* [To be done]: Look through the data for the string "bodies". Copy every line where it is found.

______

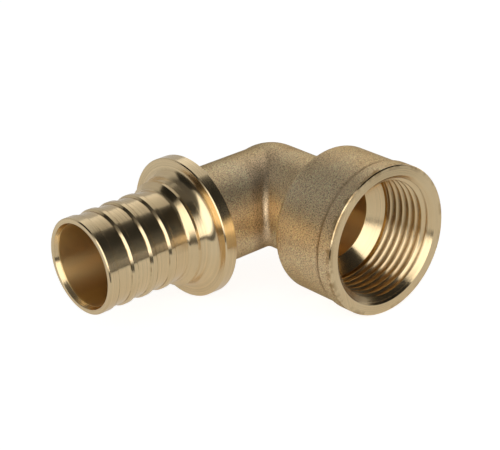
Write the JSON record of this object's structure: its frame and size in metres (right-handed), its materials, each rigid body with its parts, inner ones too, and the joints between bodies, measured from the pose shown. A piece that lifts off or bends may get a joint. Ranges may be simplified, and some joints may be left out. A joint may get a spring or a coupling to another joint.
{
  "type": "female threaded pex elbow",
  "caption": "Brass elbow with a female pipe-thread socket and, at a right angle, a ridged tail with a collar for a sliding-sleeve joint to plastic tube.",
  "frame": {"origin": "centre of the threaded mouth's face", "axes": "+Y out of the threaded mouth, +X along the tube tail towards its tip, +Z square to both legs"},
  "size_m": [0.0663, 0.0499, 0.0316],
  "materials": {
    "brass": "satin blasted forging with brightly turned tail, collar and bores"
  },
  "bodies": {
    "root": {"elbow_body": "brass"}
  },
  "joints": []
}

______

* [Answer for the task]:
Write the JSON record of this object's structure: its frame and size in metres (right-handed), its materials, each rigid body with its parts, inner ones too, and the joints between bodies, measured from the pose shown. A piece that lifts off or bends may get a joint. Ranges may be simplified, and some joints may be left out. A joint may get a spring or a coupling to another joint.
  "bodies": {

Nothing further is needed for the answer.